Konstantin Wecker erzählte aus seiner ersten Inhaftierung als 18 jähriger. Er erfuhr das Schreiben als lebensnotwendig für sich, als er in Ermangelung von Schreibpapier auf Toilettenpapier schrieb. Als unrechtmäßige Willkür erlebte er, dass ihm Bedienstete die Schriftstücke wegnahmen. Das Schreiben sei die Chance, hinter der Realität die Wirklichkeit zu entdecken. Schreiben bedeute, im eigenen Selbst einzutauchen, wie er es in seinem Buch: „Die Kunst des Scheiterns“ erzählt.

Schreiben als Schlüssel nach draußen

Mit der Ausschreibung zum Ingeborg-Drewitz-Preis zum Thema „Gefühle verboten – Gefühle verbogen“ sind Texte eingereicht worden, die über das Beschreiben von Erlebten hinaus gingen und Gefühle vermitteln in schweren Situationen. Genau dies begrüßte einer der diesjährigen Preisträger, Christian „Bär“ Templiner, der seit 28 Jahren in Haft und Sicherungsverwahrung sitzt, inzwischen zwei Bücher veröffentlicht hat und derzeit ein Kinderbuch schreibt. Er bezeichnet das Schreiben als „einen Schlüssel nach draußen, der die Justiz nicht mehr sein kann!“.

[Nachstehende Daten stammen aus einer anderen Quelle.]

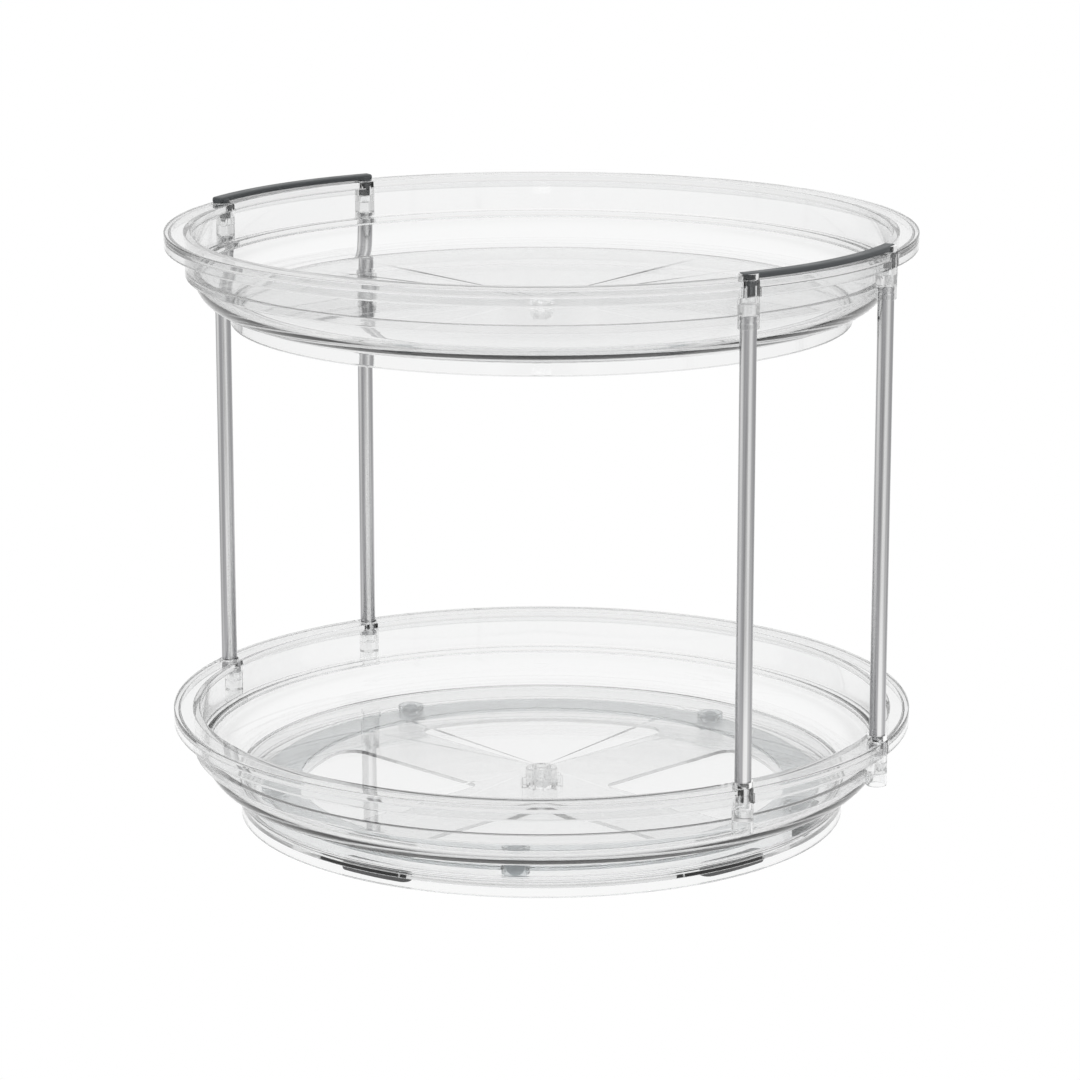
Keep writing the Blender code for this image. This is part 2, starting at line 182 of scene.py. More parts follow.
# Camera: where the photographer stood, relative to the spin axis.
CAMERA_AZIMUTH = math.radians(41.65)
CAMERA_DISTANCE = 1.480
CAMERA_HEIGHT = 0.4595
CAMERA_PITCH = math.radians(13.50)
CAMERA_LENS = 133.97
CAMERA_SHIFT_X = -0.0014

# Where the steel's painted reflection streaks, light and dark bands in its colour, are cut from the noise.
PAINTED_REFLECTION_OFFSET = (0.037, 0.047, 0.0)

# Studio light, square to the camera's first view and fixed there. Levels are shares of white.
KEY_AZIMUTH = CAMERA_AZIMUTH
FLOOR_HALF_SIZE = 12.0
FLOOR_DROP = 0.0002
POOL_HALF_WIDTH = 0.26
POOL_SPREAD = 0.14
POOL_EDGE = 0.20
FLOOR_SIDE = 0.75
FLOOR_FRONT = 0.55
FRONT_REACH = (0.30, 0.50)
FRONT_BREADTH = (0.15, 0.35)
STRIP_DISTANCE = 1.32
STRIP_SIZE = (0.15, 0.10)
STRIP_RADIANCE = 2.6
STRIP_HEIGHT = 0.004
SKY_SIDE = 0.45
SKY_BACK = 0.92
SKY_FRONT = 0.80
SKY_HIGH = 1.0
SKY_TOP = 1.2
BACKDROP_FADE = (0.84, 0.95)
FRONT_FADE = (0.25, 0.60)
HORIZON_FADE = (0.26, 0.42)
OVERHEAD_FADE = (0.45, 0.80)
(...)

Prof. em. Johannes Feest, Begründer des Justizvollzugsarchivs und des Ingeborg-Drewitz-Literaturpreis beklagt, dass in den vergangenen Jahren nur wenige Preisträger*innen teilnehmen konnten. Christian „Bär“ Templiner durfte im Gegensatz zu anderen inhaftierten Preisträgern am frühen Sonntagmorgen in Begleitung durch zwei Vollzugsbedienstete aus Berlin anreisen. Dafür war er, sichtlich gerührt, sehr dankbar. Die anderen anwesenden Preisträger*innen sind bereits entlassen oder kamen aus dem offenen Vollzug: Rero W., der bereits das dritte Mal zu den Preisträgern zählt, aber jetzt das erste Mal live dabei sein konnte, Nina Ruhr und Nador. Für Johannes J. nahm stellvertretend ein Mitarbeiter des pädagogischen Dienstes den Preis entgegen, für Helmut Pammler und Frank Bieber-Kopf eine gemeinsame Freundin.

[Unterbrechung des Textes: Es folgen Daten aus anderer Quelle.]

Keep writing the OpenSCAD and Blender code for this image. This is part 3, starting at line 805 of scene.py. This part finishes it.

Preisträger auch aus Nordrhein Westfalen

Der Strafgefangene Johannes J. aus der Sozialtherapeutischen Anstalt Bochum gehört auch zu den diesjährigen Preisträgern des renommierten Ingeborg-Drewitz-Literaturpreises für Gefangene. Der Jung-Schriftsteller konnte die Jury mit seinem Text: Knastpoeten oder der Moment, wenn Stifte auf Wände treffen überzeugen, er wurde dabei vom pädagogischen Dienst der SothA tatkräftig unterstützt.

Trägerkreis

Zum Trägerkreis des Preises gehören die Gefangeneninitiative Dortmund, die Strafvollzugsarchive an der Fachhochschule Dortmund und der Universität Bremen, und der Verein Chance e.V. Münster, die Humanistische Union Nordrhein-Westfalen, die Katholische Gefängnisseelsorge in Deutschland e.V., die Evangelische Konferenz für Gefängnisseelsorge in Deutschland und die Dokumentationsstelle Gefangenenliteratur der Westfälischen Wilhelms-Universität in Münster.